Номера этого произведения для сопрано, контральто и тенора с фортепиано нельзя назвать романсами или песнями в традиционном понимании – скорее они напоминают драматические сцены. Наиболее близкая аналогия – вокальное творчество Модеста Петровича Мусоргского. В определенной степени перекликается оно и с вокальными циклами Густава Малера – «Волшебным рогом мальчика» и в особенности «Песнями об умерших детях».
Глубоким трагизмом насыщает композитор непритязательные фольклорные тексты. Первый и третий номера – «Плач об умершем младенце» и «Колыбельная» – перекликаются с «Колыбельной» из «Песен и плясок смерти» Мусоргского. Подобно романсу Мусоргского, первый номер строится как диалог, но «роли» его участников поручаются разным исполнительницам. Вокальная линия вырастает из «стонущих» интонаций. В целом секундовые интонации играют немалую роль в музыкальном цикле – в этом проявляется связь с еврейским фольклором. Остинатный ритм в сочетании с органным пунктом порождает ощущение безысходности, а переменный размер придает диалогу характер живой разговорной речи. В отличие от «Плача по умершему младенцу», «Колыбельная» Шостаковича – это монолог, который начинается с «баюкающих» интонаций, но постепенно переходит к декламационности, речитативу.
Драматизм этих номеров оттеняет разделяющая их прибаутка «Заботливые мама и тетя». Подвижная, простая мелодия расцвечена терцовым сопоставлением тональностей. Параллельные кварты и квинты воспринимаются как комический штрих.

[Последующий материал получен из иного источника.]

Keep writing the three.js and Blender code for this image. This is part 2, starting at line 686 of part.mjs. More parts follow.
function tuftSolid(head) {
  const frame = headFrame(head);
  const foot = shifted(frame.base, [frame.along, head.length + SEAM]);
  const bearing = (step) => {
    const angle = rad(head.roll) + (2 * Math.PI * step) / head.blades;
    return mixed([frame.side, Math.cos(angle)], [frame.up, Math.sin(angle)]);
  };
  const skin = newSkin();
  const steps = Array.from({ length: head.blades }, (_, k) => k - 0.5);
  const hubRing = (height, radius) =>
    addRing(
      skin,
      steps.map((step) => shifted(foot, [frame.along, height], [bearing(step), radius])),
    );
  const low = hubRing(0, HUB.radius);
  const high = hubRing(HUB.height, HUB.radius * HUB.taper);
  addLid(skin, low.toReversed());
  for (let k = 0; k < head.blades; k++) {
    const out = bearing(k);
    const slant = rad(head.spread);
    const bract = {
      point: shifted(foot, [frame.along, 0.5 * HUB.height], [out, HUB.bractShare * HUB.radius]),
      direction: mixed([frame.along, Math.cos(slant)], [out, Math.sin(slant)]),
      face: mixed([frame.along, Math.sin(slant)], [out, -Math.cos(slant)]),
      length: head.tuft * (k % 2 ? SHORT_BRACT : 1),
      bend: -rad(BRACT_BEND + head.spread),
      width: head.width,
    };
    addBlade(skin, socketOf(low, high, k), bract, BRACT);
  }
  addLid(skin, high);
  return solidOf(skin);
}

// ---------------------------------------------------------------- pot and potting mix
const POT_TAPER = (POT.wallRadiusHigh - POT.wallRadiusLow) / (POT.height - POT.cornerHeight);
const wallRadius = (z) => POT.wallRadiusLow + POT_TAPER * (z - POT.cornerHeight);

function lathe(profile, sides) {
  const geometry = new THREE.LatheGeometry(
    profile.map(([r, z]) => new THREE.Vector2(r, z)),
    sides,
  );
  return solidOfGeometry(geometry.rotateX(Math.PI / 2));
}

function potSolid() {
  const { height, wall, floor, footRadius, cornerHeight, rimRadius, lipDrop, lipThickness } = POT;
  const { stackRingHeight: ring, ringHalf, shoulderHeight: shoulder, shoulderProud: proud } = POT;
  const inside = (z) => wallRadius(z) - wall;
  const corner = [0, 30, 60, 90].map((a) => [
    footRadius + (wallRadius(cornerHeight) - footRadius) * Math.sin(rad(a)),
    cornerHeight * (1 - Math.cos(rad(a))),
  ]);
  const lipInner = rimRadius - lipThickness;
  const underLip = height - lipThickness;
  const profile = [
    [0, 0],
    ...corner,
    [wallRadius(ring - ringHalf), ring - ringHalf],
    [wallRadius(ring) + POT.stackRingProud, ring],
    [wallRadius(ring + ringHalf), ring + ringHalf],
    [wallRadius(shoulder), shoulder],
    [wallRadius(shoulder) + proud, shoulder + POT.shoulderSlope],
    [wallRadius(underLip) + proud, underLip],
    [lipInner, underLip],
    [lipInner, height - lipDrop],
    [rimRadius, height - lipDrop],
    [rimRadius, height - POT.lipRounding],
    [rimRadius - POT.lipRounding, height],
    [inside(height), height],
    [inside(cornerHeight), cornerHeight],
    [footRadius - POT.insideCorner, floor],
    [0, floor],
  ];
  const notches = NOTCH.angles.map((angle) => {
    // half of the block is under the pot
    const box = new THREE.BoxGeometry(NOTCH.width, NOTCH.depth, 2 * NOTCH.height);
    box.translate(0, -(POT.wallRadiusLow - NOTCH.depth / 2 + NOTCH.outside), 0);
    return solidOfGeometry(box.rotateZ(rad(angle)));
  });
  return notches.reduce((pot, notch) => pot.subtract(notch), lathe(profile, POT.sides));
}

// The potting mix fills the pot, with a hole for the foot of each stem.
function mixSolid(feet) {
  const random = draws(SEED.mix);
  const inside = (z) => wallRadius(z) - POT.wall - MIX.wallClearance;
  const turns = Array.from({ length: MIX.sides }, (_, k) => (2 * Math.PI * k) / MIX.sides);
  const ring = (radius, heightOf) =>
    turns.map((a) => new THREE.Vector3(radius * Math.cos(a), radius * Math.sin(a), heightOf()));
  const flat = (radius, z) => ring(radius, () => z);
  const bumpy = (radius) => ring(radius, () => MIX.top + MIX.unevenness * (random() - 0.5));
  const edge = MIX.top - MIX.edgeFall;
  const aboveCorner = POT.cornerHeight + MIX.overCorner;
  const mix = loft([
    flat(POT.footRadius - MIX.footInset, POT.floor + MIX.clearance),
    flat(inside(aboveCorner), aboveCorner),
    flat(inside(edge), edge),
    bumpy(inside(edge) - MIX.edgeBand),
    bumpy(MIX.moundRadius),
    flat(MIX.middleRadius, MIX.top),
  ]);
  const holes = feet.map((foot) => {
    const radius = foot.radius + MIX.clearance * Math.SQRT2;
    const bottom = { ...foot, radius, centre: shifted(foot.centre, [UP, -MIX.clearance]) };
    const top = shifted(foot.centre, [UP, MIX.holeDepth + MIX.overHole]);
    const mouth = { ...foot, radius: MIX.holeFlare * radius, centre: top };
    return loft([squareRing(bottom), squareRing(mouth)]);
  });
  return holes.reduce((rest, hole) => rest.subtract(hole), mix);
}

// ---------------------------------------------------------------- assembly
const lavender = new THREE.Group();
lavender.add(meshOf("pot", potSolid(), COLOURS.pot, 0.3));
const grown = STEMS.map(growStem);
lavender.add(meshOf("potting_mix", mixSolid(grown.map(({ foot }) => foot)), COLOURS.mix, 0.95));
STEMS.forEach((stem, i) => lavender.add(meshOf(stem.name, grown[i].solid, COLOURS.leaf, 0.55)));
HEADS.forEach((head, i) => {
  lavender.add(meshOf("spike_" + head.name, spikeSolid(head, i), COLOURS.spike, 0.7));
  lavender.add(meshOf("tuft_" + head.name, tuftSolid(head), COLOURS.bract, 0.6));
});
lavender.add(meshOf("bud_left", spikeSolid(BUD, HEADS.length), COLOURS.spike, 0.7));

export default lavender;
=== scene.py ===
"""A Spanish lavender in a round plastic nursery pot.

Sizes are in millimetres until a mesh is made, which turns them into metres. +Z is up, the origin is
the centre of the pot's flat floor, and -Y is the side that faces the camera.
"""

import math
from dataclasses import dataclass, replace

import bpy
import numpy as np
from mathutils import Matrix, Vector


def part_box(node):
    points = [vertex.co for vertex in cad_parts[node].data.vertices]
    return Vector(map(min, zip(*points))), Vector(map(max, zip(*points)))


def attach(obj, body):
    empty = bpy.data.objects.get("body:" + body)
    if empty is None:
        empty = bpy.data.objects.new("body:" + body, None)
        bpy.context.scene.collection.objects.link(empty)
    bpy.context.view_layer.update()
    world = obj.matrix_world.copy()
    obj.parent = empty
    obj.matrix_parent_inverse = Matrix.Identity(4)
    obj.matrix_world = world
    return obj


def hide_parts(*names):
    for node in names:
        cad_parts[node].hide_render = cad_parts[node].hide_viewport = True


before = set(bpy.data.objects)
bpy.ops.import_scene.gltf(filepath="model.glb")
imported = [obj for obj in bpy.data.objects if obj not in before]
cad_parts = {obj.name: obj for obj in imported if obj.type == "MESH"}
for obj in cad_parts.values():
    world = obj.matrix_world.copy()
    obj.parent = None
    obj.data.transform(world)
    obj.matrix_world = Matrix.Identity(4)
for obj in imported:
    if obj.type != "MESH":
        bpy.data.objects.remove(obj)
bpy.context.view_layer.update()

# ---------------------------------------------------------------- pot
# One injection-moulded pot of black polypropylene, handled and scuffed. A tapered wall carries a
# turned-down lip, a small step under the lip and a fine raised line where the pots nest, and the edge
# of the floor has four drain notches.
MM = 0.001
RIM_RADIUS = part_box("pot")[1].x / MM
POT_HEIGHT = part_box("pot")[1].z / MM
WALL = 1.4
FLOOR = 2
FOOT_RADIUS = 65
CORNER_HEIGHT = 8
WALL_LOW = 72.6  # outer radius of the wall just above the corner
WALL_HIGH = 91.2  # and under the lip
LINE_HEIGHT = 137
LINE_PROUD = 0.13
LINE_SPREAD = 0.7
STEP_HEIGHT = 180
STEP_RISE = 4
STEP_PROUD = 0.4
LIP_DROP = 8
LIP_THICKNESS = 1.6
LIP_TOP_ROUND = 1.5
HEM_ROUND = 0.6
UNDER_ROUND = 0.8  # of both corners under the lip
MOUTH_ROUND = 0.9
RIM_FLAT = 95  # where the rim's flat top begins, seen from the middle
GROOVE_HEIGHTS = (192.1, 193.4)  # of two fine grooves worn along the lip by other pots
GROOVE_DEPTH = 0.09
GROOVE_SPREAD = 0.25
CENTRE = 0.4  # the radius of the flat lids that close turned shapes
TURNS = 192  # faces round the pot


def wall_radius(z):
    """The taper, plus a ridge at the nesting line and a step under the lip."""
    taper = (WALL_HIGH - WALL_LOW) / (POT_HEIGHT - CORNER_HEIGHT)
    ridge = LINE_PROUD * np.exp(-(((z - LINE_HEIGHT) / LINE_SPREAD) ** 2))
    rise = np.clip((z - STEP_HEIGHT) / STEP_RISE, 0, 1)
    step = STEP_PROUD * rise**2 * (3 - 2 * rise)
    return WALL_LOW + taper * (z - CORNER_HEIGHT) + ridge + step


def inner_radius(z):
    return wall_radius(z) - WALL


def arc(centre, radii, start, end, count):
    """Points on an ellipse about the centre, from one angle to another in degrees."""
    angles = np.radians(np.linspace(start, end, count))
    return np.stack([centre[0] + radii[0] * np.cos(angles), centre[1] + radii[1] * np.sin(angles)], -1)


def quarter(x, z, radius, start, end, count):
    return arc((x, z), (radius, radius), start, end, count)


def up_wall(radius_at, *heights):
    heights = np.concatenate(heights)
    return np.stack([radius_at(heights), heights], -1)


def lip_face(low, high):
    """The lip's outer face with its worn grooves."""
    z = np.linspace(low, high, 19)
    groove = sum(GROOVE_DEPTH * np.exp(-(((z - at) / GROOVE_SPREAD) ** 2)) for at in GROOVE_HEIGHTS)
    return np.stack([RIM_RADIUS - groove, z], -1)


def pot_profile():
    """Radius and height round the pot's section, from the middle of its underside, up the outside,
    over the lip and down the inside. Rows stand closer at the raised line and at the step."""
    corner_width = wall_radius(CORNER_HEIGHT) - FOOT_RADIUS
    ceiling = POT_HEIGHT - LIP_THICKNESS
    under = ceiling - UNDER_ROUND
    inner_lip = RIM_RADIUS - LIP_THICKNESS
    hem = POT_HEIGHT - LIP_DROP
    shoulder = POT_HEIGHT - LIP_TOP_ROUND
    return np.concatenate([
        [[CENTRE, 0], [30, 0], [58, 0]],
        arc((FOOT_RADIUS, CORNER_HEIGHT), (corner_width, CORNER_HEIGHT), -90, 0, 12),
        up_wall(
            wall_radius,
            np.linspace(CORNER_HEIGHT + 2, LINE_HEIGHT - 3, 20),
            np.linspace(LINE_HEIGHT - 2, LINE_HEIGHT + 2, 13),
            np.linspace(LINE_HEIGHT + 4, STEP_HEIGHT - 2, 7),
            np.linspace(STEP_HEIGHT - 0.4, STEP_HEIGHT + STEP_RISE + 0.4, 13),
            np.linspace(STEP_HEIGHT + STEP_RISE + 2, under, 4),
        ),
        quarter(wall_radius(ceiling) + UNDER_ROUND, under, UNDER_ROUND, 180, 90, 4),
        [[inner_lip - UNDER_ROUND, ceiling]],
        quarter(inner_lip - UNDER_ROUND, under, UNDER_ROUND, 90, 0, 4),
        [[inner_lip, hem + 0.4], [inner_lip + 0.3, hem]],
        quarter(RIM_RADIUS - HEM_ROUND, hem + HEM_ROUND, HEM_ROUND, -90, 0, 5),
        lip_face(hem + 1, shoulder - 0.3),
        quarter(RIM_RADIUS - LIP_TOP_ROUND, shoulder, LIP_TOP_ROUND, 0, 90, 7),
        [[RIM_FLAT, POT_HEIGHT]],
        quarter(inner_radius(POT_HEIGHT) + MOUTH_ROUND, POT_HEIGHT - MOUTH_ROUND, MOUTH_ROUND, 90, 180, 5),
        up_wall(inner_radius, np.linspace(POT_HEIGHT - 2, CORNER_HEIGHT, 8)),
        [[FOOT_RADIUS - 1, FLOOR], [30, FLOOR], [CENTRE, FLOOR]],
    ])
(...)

«Перед долгой разлукой» – дуэт влюбленных. Почему они должны расстаться, не сказано, но в еврейской истории достаточно грозных событий, которые могут стоять за этой человеческой драмой. Партия сопрано строится на стонущих секундах и скорбных опеваниях уменьшенных интервалов, партия тенора насыщена синкопами – внутритактовыми и междутактовыми. В ней возникают мужественные квартовые интонации, но быстро вытесняются уменьшенными интервалами.
«Предостережение» представляет собой ариозно-декламационное высказывание. Мелодия складывается в нисходящую секвенцию, но она разорвана паузами, раздроблена на короткие мотивы. Переменный размер и нюансы (p, pp) создают впечатление, что персонаж чего-то боится.
Шестой номер – «Брошенный отец» – выглядит оперной сценой из четырех разделов. В первом излагается сущность конфликта, во втором представляются персонажи – старик и дочь его Цирелэ, в третьем их голоса звучат одновременно, но не в согласии, четвертый раздел – мольба несчастного отца.
«Песня о нужде» постепенно переходит от быстрого темпа к медленному (как обессиленный человек), от мелких длительностей к крупным. Музыкальная ткань насыщена хроматическими интервалами.
«Зима» – трагическая кульминация цикла, впервые участвуют все три вокалиста. «Завывающие» пассажи фортепиано создают образ зимы, которая выступает как одно из воплощений смерти. Мелодическая линия складывается из «стонущих» секунд, «отчаянного крика» в движении по аккордовым звукам.
Если первые восемь номеров повествовали о страданиях еврейского народа, то последние три («Хорошая жизнь», «Песня девушки», «Счастье») призваны представить его счастливую жизнь в советские времена. По музыкальному языку эти номера отличаются от предыдущих – появляются интонации, перекликающиеся с советской массовой песней, но их оптимистичность выглядит нарочитой и потому неубедительной. Становится очевидным, что композитор не верит в счастье еврейского народа при советской власти – и не желает, чтобы в это поверила публика.